O Reino Unido ordenou que os navios de bandeira russa sejam barrados em seus portos e congelará os ativos de todos os bancos russos em seu território "nos próximos dias".
Essa enxurrada de medidas sem precedentes contra Moscou provocou uma forte queda nos mercados russos e o rublo registrou forte desvalorização na abertura, o que forçou a suspensão das Bolsas. Para apoiar a economia nacional, o Banco Central da Rússia elevou a taxa básica de juros em 9,5 pontos, a 20%.

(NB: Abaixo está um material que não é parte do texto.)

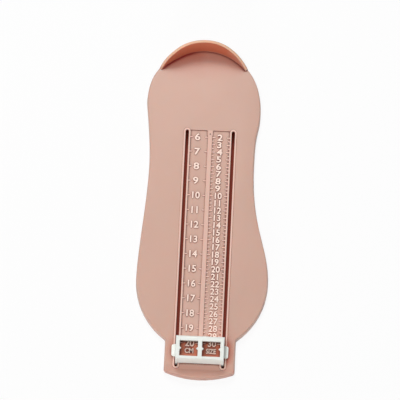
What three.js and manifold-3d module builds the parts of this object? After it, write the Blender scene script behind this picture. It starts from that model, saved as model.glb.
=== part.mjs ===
// A foot measuring gauge: a moulded plate in the outline of a small foot, with a heel wall at one end and
// a scale down its middle between two long slots. A windowed slider snaps into the slots from above and
// is pushed up against the toes.
//
// The plan is drawn from the scale. X runs across it from its middle line, and Y is minus the distance from
// the scale's zero, so the heel is at +Y and the toes at -Y. Z is up from the table. Sizes are millimetres.

import * as THREE from "three";
import { mergeVertices } from "three/addons/utils/BufferGeometryUtils.js";
import Module from "manifold-3d";

const wasm = await Module();
wasm.setup();

// Plate section
const plateHeight = 6; // table to the face that the foot stands on
const plateSkin = 2.4;
const skirtWall = 1.8;
const skirtDraft = 0.35; // how far the skirt leans in on its way up
const edgeRadius = 1;

// Footprint at the skirt's lower edge: an arc round the back of the heel, then each side curves through its
// shoulder, the heel's widest place, the waist and the ball
const heelCentre = new THREE.Vector2(-5.15, -33.7);
const heelRadius = 35.2;
const heelArc = { left: 31.8, right: 25.7 }; // degrees from the back to each end of the arc
const heelHalfWidth = 38;
const heelSideY = { left: -36.6, right: -41 };
const waist = { left: new THREE.Vector2(-39.55, -79.3), right: new THREE.Vector2(30.05, -78.5) };
const ballY = -157.8;
const ballX = { left: -44.3, right: 42.6 };
const ballRadius = 49;
// How far each side curve keeps straight on at these places, on the side that is named last
const arcShoulderHandle = { left: 8.7, right: 15 };
const sideShoulderHandle = { left: 22.7, right: 20.4 };
const sideWaistHandle = { left: 3, right: 17.4 };
const waistHeelHandle = { left: 18.9, right: 30.3 };
const waistBallHandle = { left: 24.9, right: 43.4 };
const ballWaistHandle = { left: 22.4, right: 25.7 };

// Tab that carries the scale's end beyond the ball
const tabHalfWidth = 23.2;
const toeMargin = 7.3; // slots' toe ends to the tab's end
const toeEndRadius = 61.5;
const tabCornerRadius = 2.2;
const neckRadius = 2;

// Heel wall
const wallHeight = 15.5; // above the plate
const wallThickness = 1.95;
const wallLean = 0.105; // outwards, per unit of height
const wallAngle = { left: 57, right: 54 }; // degrees from the back to where its height has run out
const wallFullness = { left: 3.1, right: 2.2 }; // exponent of the height's fall from the back
const wallRoot = 1; // how deep it runs into the plate
const rimRadius = 0.7;

// Slots and their lips, which the slider glides on
const slotSpacing = 30.6;
const slotWidth = 2.2;
const slotHeelMargin = 4.7; // slots' heel ends to the first centimetre number
const slotToeMargin = 16.2; // last centimetre number to the slots' toe ends
const lipWidth = 1.1;
const lipHeight = 0.35;

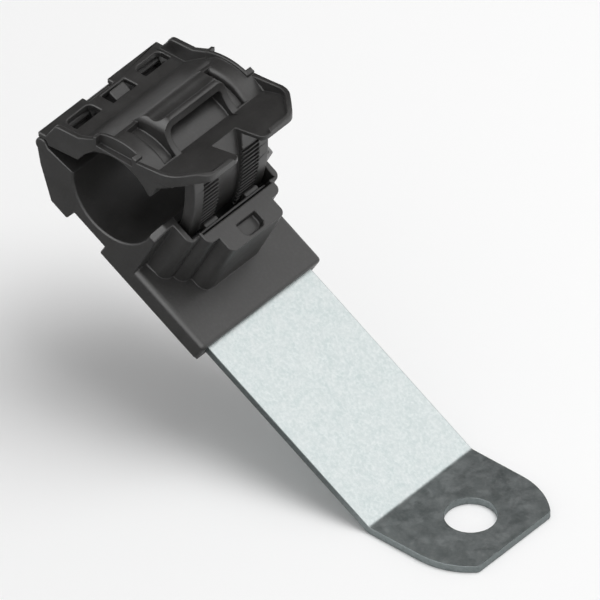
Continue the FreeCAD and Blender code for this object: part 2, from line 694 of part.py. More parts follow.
for side in (1, -1):
    outline(skirt_corners, [
        ("skirt_front - skirt_round", f"{side} * {HALF_CLAMP}", "skirt_round", -side),
        ("skirt_front", f"{side} * ({HALF_CLAMP} - skirt_round)"),
        ("skirt_front + 1", f"{side} * ({HALF_CLAMP} - skirt_round)"),
        ("skirt_front + 1", f"{side} * ({HALF_CLAMP} + 1)"),
        ("skirt_front - skirt_round", f"{side} * ({HALF_CLAMP} + 1)"),
    ])
pocket(lid, "skirt_corner_cut", skirt_corners, "tab_floor - tab_thickness - skirt_bottom + 1",
       side="One side", reverse=True)


def recess(sketch):
    rectangle(sketch, "recess_back", "recess_floor", "recess_front", "rim_crest + 2")


def end_wall(sketch):
    outline(sketch, [
        ("-plate_back", "plate_under"),
        ("fin_step", "plate_under"),
        ("fin_foot_at", "fin_foot"),
        ("fin_end_at", "fin_end_under"),
        ("fin_inner_at", "fin_inner"),
        ("recess_back", "fin_joint_under"),
        ("recess_back", "fin_joint_top"),
        ("fin_top_at", "fin_top"),
        ("fin_shoulder_at + fin_round", "fin_shoulder + fin_crown", "fin_round", 1),
        ("fin_shoulder_at", "fin_shoulder"),
        ("fin_heel_at", "plate_top"),
        ("-plate_back", "plate_top"),
    ])


def rib_between(back, front):
    """A profile that stands on the arch from one place to another, its top following the arch."""
    def profile(sketch):
        outline(sketch, [
            (back, "rib_foot"),
            (front, "rib_foot"),
            (front, on_circle_z(RIB_RADIUS, front), RIB_RADIUS, 1),
            (back, on_circle_z(RIB_RADIUS, back)),
        ])
    return profile


def mirrored(side, low, high):
    """A span's two ends on the near (-1) or far (+1) side, lower end first."""
    return (f"({low})", f"({high})") if side > 0 else (f"-({high})", f"-({low})")


RIB_START = "(recess_back - rib_width)"
for side_name, side in (("near", -1), ("far", 1)):
    span(lid, side_name + "_recess", recess, *mirrored(side, RIB_HALF, f"{HALF_CLAMP} + 1"), kind="Pocket")
    span(lid, side_name + "_end_wall", end_wall, *mirrored(side, f"{HALF_CLAMP} - end_wall", HALF_CLAMP))
    span(lid, side_name + "_side_rib", rib_between(RIB_START, "rim_back"),
         *mirrored(side, f"{RIB_HALF} - rib_width", RIB_HALF))
    span(lid, side_name + "_back_return", rib_between(RIB_START, "recess_back"),
         *mirrored(side, RIB_HALF, HALF_CLAMP))
    span(lid, side_name + "_front_return", rib_between("recess_front", "rim_back"),
         *mirrored(side, RIB_HALF, HALF_CLAMP))

# Hump: a broad ridge, a valley and the bail that stands over the window.
hump = outline(new_sketch(lid, "hump_side"), [
    ("hump_back", "hump_heel"),
    ("hump_flank_at", "hump_flank", "hump_round", -1),
    ("hump_crest_at", "hump_crest", "valley_round", 1),
    ("bail_back_at", "bail_back", "bail_edge", -1),
    ("bail_at", "bail_top", "bail_sweep", 1),
    ("bail_foot_at", "bail_foot"),
    ("hump_front", on_circle_z(ARCH_INNER, "hump_front"), ARCH_INNER, 1),
    ("hump_back", on_circle_z(ARCH_INNER, "hump_back")),
])
pad(lid, "hump", hump, "2 * hump_half")
bail_corners = new_sketch(lid, "bail_corners_face", "YZ_Plane", lift="hump_back - 1")
BAIL_CREST = "(bail_top + bail_crown)"
TAB_DROP = (f"((window_front - tab_floor_at) / ({FLOOR_MEETS_ARCH} - tab_floor_at)"
            f" * ({on_circle_z(ARCH, FLOOR_MEETS_ARCH)} - tab_floor))")
for side in (1, -1):
    outline(bail_corners, [
        (f"{side} * (hump_half - bail_round)", BAIL_CREST, "bail_round", -side),
        (f"{side} * hump_half", f"{BAIL_CREST} - bail_round"),
        (f"{side} * (hump_half + 0.5)", f"{BAIL_CREST} - bail_round"),
        (f"{side} * (hump_half + 0.5)", f"{BAIL_CREST} + 1"),
        (f"{side} * (hump_half - bail_round)", f"{BAIL_CREST} + 1"),
    ])
pocket(lid, "bail_corners", bail_corners, "bail_foot_at - hump_back + 2", side="One side", reverse=True)
bail_window = outline(new_sketch(lid, "bail_window_side"), [
    ("window_back", on_circle_z(ARCH_INNER, "window_back"), ARCH_INNER, -1),
    ("window_floor_at", on_circle_z(ARCH_INNER, "window_floor_at")),
    ("window_front", f"{TAB_DROP} + tab_floor"),
    ("tab_floor_at", "tab_floor"),
    ("tab_floor_at", "window_top"),
    ("window_flat_at", "window_top"),
    ("window_slope_at", "window_slope"),
])
pocket(lid, "bail_window", bail_window, "2 * window_half")
dress(lid, "Fillet", "window_corners", "window_round",
      lambda box, edge: box.YLength < 0.01 and abs(abs(box.YMin) - value("window_half")) < 0.01
      and box.ZLength < 0.01 and abs(box.ZMin - value("window_top")) < 0.01)


def channel(sketch):
    outline(sketch, [
        ("channel_back", on_circle_z(ARCH_INNER, "channel_back"), ARCH_INNER, -1),
        ("channel_front", on_circle_z(ARCH_INNER, "channel_front")),
        ("channel_front", "bail_top + 1"),
        ("channel_back", "bail_top + 1"),
    ])


for side_name, side in (("near", -1), ("far", 1)):
    span(lid, side_name + "_channel", channel, *mirrored(side, "hump_half", "shoulder_half"), kind="Pocket")
dress(lid, "Fillet", "shoulder_edges", "shoulder_round",
      lambda box, edge: box.YLength < 0.01 and abs(abs(box.YMin) - value("shoulder_half")) < 0.01
      and isinstance(edge.Curve, Part.Circle) and abs(edge.Curve.Radius - value(ARCH)) < 0.01)


# Ratchet tongue: a curved blade about the hinge pin, with the thumb notch's wall as its middle channel.
def polar(radius, angle):
    return f"({radius}) * cos(({angle}) * 1 deg)", f"({radius}) * sin(({angle}) * 1 deg)"


tongue_side = outline(new_sketch(lid, "tongue_side"), [
    polar(TONGUE_INNER, "-tongue_tip"),
    (*polar(TONGUE_OUTER, "-tongue_tip"), TONGUE_OUTER, 1),
    polar(TONGUE_OUTER, "tongue_root"),
    (*polar(TONGUE_INNER, "tongue_root"), TONGUE_INNER, -1),
])
pad(lid, "tongue", tongue_side, "2 * tongue_half")
NOTCH_RADIUS = f"({TONGUE_OUTER} - notch_depth)"
NOTCH_LOW = polar(NOTCH_RADIUS, "-tongue_tip - 2")
NOTCH_HIGH = polar(NOTCH_RADIUS, "notch_top_angle")
notch_side = outline(new_sketch(lid, "notch_side"), [
    (*NOTCH_LOW, NOTCH_RADIUS, 1),
    NOTCH_HIGH,
    ("tab_front + 2", NOTCH_HIGH[1]),
    ("tab_front + 2", NOTCH_LOW[1]),
])
pocket(lid, "thumb_notch", notch_side, "2 * notch_half")
TOOTH_FOOT = "(1 - tongue_tip)"
tooth_side = outline(new_sketch(lid, "tooth_side"), [
    polar(f"{TONGUE_OUTER} - tooth_depth", TOOTH_FOOT),
    polar(f"{TONGUE_OUTER} + tooth_depth", TOOTH_FOOT),
    polar(f"{TONGUE_OUTER} + tooth_depth", f"{TOOTH_FOOT} + tooth_pitch"),
    polar(f"{TONGUE_OUTER} - tooth_depth * 0.1", f"{TOOTH_FOOT} + tooth_pitch * 0.9"),
])
tooth_cut = pocket(lid, "tooth_cut", tooth_side, "2 * teeth_half")
teeth = lid.newObject("PartDesign::PolarPattern", "teeth")
teeth.Originals = [tooth_cut]
teeth.Axis = (plane_of(lid, "Y_Axis"), [""])
teeth.Mode = "Spacing"
teeth.setExpression("Offset", bound("tooth_pitch"))
teeth.setExpression("Occurrences", bound("tooth_count"))
teeth.Reversed = True
lid.Tip = teeth
doc.recompute()


# Hinge plate: two slots, the notch for the stop nub and the hooks that grip the pin.
def plate_cut(name, corners):
    sketch = outline(new_sketch(lid, name + "_plan", "XY_Plane", lift="plate_under - 0.2"), corners)
    pocket(lid, name, sketch, "plate_top - plate_under + 0.4", side="One side", reverse=True)


for side_name in ("near", "far"):
    low, high = f"{side_name}_hook_from", f"{side_name}_hook_to"
    plate_cut(side_name + "_slot", [
        ("slot_cut_back + slot_cut_round", low),
        ("slot_cut_front", low),
        ("slot_cut_front", high),
        ("slot_cut_back + slot_cut_round", high, "slot_cut_round", 1),
        ("slot_cut_back", f"{high} - slot_cut_round"),
        ("slot_cut_back", f"{low} + slot_cut_round", "slot_cut_round", 1),
    ])
NUB_NOTCH_FROM = "(nub_from - nub_play)"
NUB_NOTCH_TO = "(nub_to + nub_play)"
plate_cut("nub_notch", [
    ("nub_notch_back", NUB_NOTCH_FROM),
    ("nub_notch_front", NUB_NOTCH_FROM),
    ("nub_notch_front", NUB_NOTCH_TO),
    ("nub_notch_back", NUB_NOTCH_TO),
])
plate_cut("back_recess", [
    ("-plate_back - 1", "back_recess_from"),
    ("back_recess_front", "back_recess_from"),
    ("back_recess_front", "back_recess_to"),
    ("-plate_back - 1", "back_recess_to"),
])


def pin_hook(sketch):
    bore = "(pin_radius + pin_clearance)"
    outline(sketch, [
        (*polar("hook_radius", "hook_throat"), "hook_radius", 1),
        (*polar("hook_radius", "180"), "hook_radius", 1),
        polar("hook_radius", "-hook_throat"),
        (*polar(bore, "-hook_throat"), bore, -1),
        (*polar(bore, "180"), bore, -1),
        polar(bore, "hook_throat"),
    ])


for side_name in ("near", "far"):
    span(lid, side_name + "_pin_hook", pin_hook, f"{side_name}_hook_from", f"{side_name}_hook_to")

# Write each piece.
doc.recompute()
for item in doc.Objects:
    if "Invalid" in item.State or "Error" in item.State:
        raise RuntimeError(f"{item.Label} failed: {item.State}")
os.makedirs("parts", exist_ok=True)
for body in (bracket, clamp_base, lid):
    shape = body.Shape
    if shape.isNull() or not shape.isValid() or len(shape.Solids) != 1:
        raise RuntimeError(f"{body.Label}: null, invalid or {len(shape.Solids)} solids")
    shape.exportStep(f"parts/{body.Label}.step")
    print(body.Label, round(shape.Volume, 1), len(shape.Faces), shape.BoundBox)
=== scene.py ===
import json
import math

import bmesh
import bpy
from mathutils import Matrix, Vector


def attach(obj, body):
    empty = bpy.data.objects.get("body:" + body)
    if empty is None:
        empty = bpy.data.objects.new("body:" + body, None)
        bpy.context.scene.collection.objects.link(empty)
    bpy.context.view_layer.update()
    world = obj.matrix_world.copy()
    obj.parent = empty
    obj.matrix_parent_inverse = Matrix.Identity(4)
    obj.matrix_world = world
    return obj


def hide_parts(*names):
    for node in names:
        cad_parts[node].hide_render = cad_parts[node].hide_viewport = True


MM = 0.001

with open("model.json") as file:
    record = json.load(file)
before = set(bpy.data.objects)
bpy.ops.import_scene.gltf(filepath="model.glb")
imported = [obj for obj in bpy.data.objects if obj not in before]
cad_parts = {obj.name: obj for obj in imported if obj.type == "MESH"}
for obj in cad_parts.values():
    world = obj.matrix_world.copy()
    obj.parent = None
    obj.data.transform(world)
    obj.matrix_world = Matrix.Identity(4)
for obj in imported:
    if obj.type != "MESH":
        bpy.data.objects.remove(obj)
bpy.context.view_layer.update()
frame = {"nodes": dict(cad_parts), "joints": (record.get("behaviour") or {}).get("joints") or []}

# The view and the studio's places. Angles are in degrees, and an azimuth is turned from -Y towards +X.
VIEW_AZIMUTH = 40.0
VIEW_ELEVATION = 40.0
VIEW_WIDTH = 93.63 * MM
VIEW_CENTRE = Vector((-33.15, -1.94, 28.48)) * MM
CAMERA_DISTANCE = 1.0
CAMERA_REACH = 10.0
LAMP_DISTANCE = 0.6
CARD_DISTANCE = 0.5


def direction(azimuth, elevation):
    """Unit vector from the object towards a place in the studio, from its angles in degrees."""
    turn, rise = math.radians(azimuth), math.radians(elevation)
    return Vector((math.sin(turn) * math.cos(rise), -math.cos(turn) * math.cos(rise), math.sin(rise)))


def aim(obj, towards):
    """Turns a lamp, a card or the camera to face a place."""
    obj.rotation_euler = (towards - obj.location).to_track_quat("-Z", "Y").to_euler()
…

A Rússia também anunciou que proíbe seus residentes de transferir valores para o exterior e que seus exportadores terão que converter 80% de sua renda em rublos.
Além disso, como resposta a parte das medidas ocidentais, Moscou restringiu os voos de companhias aéreas de 36 países que haviam fechado seu espaço aéreo para aeronaves russos. Em meio a essa situação cada vez mais complexa e tensa, o Departamento de Estado dos EUA recomendou que seus cidadãos deixassem a Rússia "imediatamente".
No âmbito das instituições internacionais, a Assembleia Geral da ONU foi iniciada nesta segunda com um minuto de silêncio em memória das vítimas da invasão, uma sessão de emergência para discutir o conflito.
Em Genebra, o Conselho de Direitos Humanos da ONU aprovou a convocação de um debate urgente na quinta-feira, a pedido de Kiev e apoiado por uma ampla coalizão de países. O chanceler russo, Sergei Lavrov, cancelou sua viagem planejada à Suíça para participar do encontro.
A pressão sobre a Rússia abrange todas as frentes. Nesta segunda-feira, a Fifa anunciou sua exclusão da Copa do Mundo de futebol.
Fuga em massa
Enquanto isso, o êxodo continua e, segundo a Alto Comissariado das Nações Unidas para os Refugiados (ACNUR) desde quinta-feira quase 500.000 pessoas fugiram para os países vizinhos. A UE prevê que o conflito deixará sete milhões de deslocados.
A maioria dos refugiados viajou para a Polônia, país vizinho que tem uma importante comunidade de imigrantes ucranianos, mas outros seguiram para Romênia, Eslováquia e Hungria.